Given request
Extract the complete data exactly as given.

--- START OF Material ---

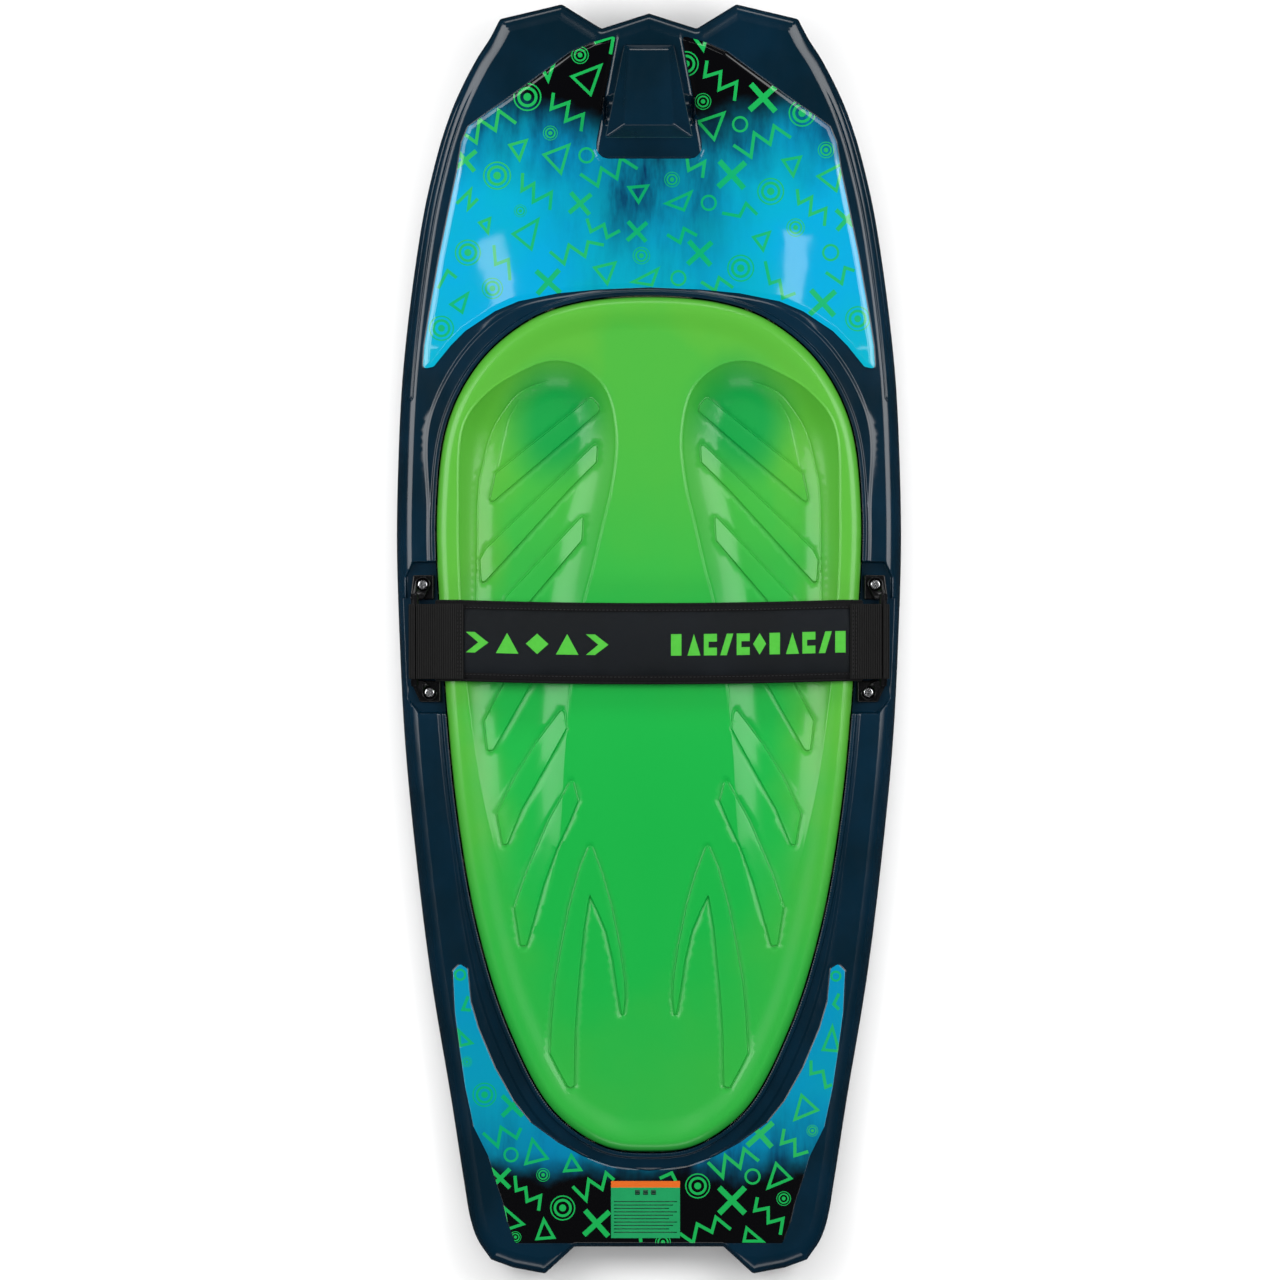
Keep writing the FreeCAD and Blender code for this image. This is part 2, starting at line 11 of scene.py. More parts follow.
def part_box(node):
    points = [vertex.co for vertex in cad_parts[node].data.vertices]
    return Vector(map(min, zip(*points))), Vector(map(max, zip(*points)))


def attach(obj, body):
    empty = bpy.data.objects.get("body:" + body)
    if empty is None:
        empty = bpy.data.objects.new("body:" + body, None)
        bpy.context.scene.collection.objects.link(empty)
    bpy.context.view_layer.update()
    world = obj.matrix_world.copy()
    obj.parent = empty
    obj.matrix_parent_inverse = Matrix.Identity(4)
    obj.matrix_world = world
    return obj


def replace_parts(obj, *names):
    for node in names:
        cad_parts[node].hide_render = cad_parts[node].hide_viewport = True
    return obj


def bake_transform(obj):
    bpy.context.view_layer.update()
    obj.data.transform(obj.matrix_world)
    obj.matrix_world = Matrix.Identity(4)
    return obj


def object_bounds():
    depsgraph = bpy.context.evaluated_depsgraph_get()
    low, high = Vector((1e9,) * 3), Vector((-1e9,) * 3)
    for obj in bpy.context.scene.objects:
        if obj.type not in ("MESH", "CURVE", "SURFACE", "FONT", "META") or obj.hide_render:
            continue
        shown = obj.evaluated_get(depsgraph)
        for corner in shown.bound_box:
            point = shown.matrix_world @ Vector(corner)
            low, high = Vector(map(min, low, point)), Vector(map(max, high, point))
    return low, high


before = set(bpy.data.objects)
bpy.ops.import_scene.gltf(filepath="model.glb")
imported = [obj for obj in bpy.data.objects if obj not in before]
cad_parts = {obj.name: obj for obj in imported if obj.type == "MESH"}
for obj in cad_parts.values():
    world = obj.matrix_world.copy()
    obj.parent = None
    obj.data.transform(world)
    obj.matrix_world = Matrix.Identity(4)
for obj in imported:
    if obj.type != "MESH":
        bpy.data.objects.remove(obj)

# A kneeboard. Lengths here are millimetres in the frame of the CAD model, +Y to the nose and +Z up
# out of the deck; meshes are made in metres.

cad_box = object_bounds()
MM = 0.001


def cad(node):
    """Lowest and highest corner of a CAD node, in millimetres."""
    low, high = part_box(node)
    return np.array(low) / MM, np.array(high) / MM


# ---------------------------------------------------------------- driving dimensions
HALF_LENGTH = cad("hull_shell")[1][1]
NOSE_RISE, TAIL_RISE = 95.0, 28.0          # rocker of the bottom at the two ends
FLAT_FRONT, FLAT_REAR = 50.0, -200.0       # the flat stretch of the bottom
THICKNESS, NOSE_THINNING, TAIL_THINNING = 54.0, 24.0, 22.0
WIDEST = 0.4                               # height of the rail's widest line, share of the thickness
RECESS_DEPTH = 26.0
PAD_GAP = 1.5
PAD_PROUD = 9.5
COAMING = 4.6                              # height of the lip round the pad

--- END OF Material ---

The answer
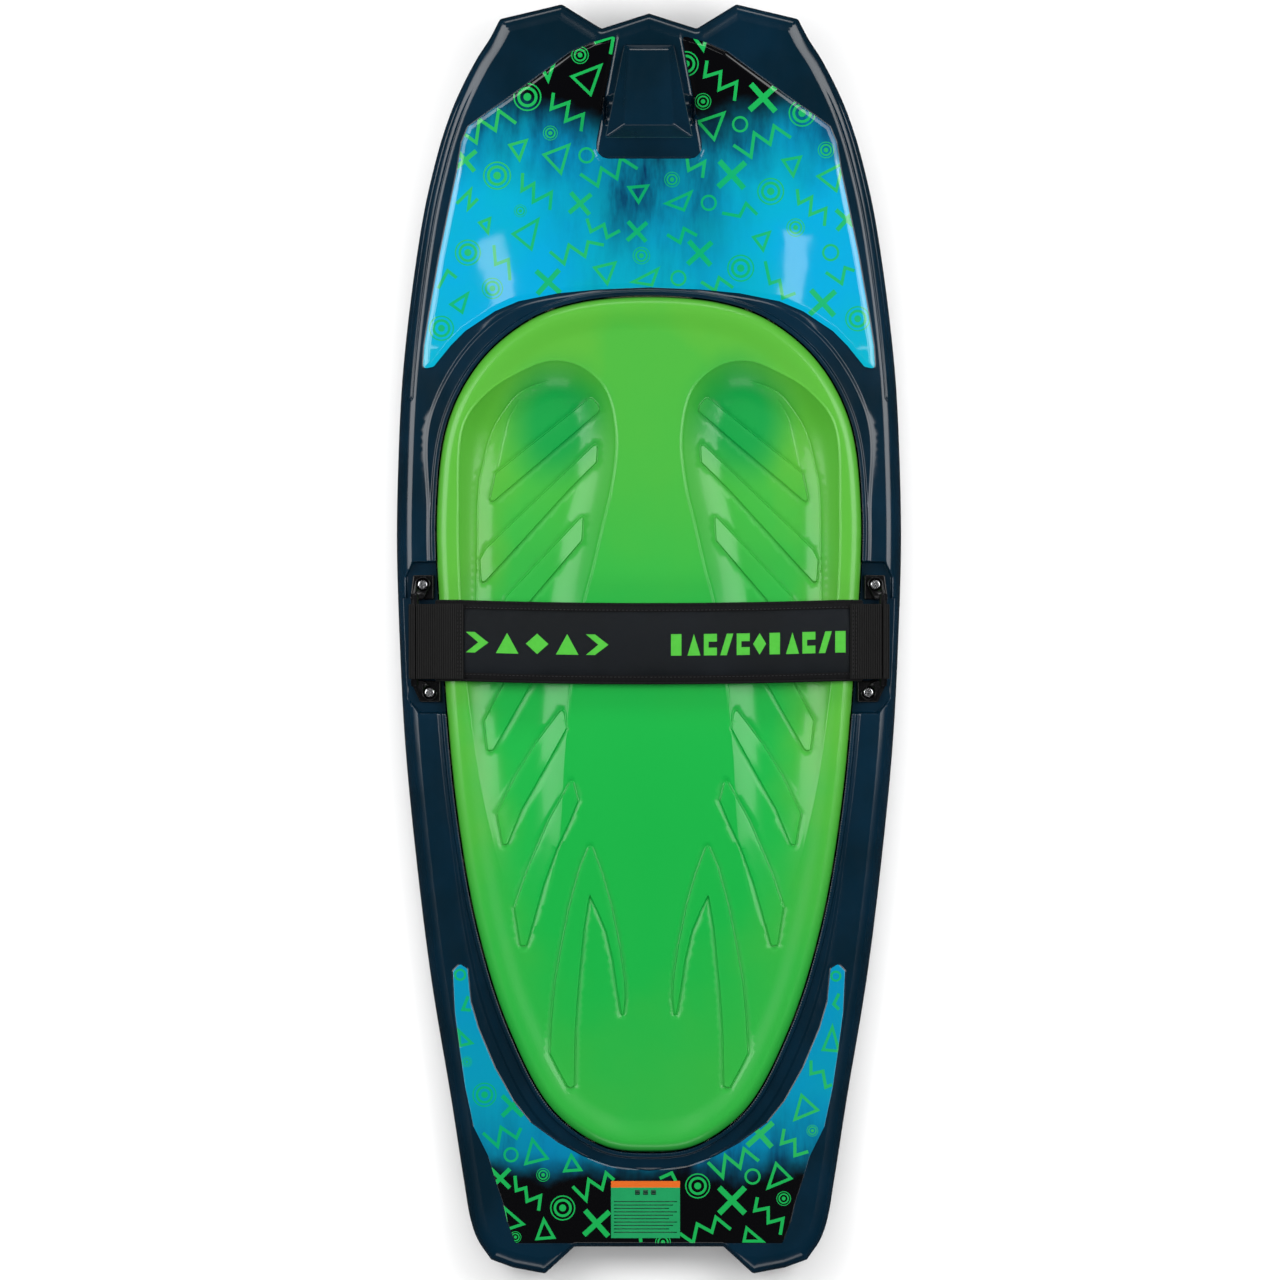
Keep writing the FreeCAD and Blender code for this image. This is part 2, starting at line 11 of scene.py. More parts follow.
def part_box(node):
    points = [vertex.co for vertex in cad_parts[node].data.vertices]
    return Vector(map(min, zip(*points))), Vector(map(max, zip(*points)))


def attach(obj, body):
    empty = bpy.data.objects.get("body:" + body)
    if empty is None:
        empty = bpy.data.objects.new("body:" + body, None)
        bpy.context.scene.collection.objects.link(empty)
    bpy.context.view_layer.update()
    world = obj.matrix_world.copy()
    obj.parent = empty
    obj.matrix_parent_inverse = Matrix.Identity(4)
    obj.matrix_world = world
    return obj


def replace_parts(obj, *names):
    for node in names:
        cad_parts[node].hide_render = cad_parts[node].hide_viewport = True
    return obj


def bake_transform(obj):
    bpy.context.view_layer.update()
    obj.data.transform(obj.matrix_world)
    obj.matrix_world = Matrix.Identity(4)
    return obj


def object_bounds():
    depsgraph = bpy.context.evaluated_depsgraph_get()
    low, high = Vector((1e9,) * 3), Vector((-1e9,) * 3)
    for obj in bpy.context.scene.objects:
        if obj.type not in ("MESH", "CURVE", "SURFACE", "FONT", "META") or obj.hide_render:
            continue
        shown = obj.evaluated_get(depsgraph)
        for corner in shown.bound_box:
            point = shown.matrix_world @ Vector(corner)
            low, high = Vector(map(min, low, point)), Vector(map(max, high, point))
    return low, high


before = set(bpy.data.objects)
bpy.ops.import_scene.gltf(filepath="model.glb")
imported = [obj for obj in bpy.data.objects if obj not in before]
cad_parts = {obj.name: obj for obj in imported if obj.type == "MESH"}
for obj in cad_parts.values():
    world = obj.matrix_world.copy()
    obj.parent = None
    obj.data.transform(world)
    obj.matrix_world = Matrix.Identity(4)
for obj in imported:
    if obj.type != "MESH":
        bpy.data.objects.remove(obj)

# A kneeboard. Lengths here are millimetres in the frame of the CAD model, +Y to the nose and +Z up
# out of the deck; meshes are made in metres.

cad_box = object_bounds()
MM = 0.001


def cad(node):
    """Lowest and highest corner of a CAD node, in millimetres."""
    low, high = part_box(node)
    return np.array(low) / MM, np.array(high) / MM


# ---------------------------------------------------------------- driving dimensions
HALF_LENGTH = cad("hull_shell")[1][1]
NOSE_RISE, TAIL_RISE = 95.0, 28.0          # rocker of the bottom at the two ends
FLAT_FRONT, FLAT_REAR = 50.0, -200.0       # the flat stretch of the bottom
THICKNESS, NOSE_THINNING, TAIL_THINNING = 54.0, 24.0, 22.0
WIDEST = 0.4                               # height of the rail's widest line, share of the thickness
RECESS_DEPTH = 26.0
PAD_GAP = 1.5
PAD_PROUD = 9.5
COAMING = 4.6                              # height of the lip round the pad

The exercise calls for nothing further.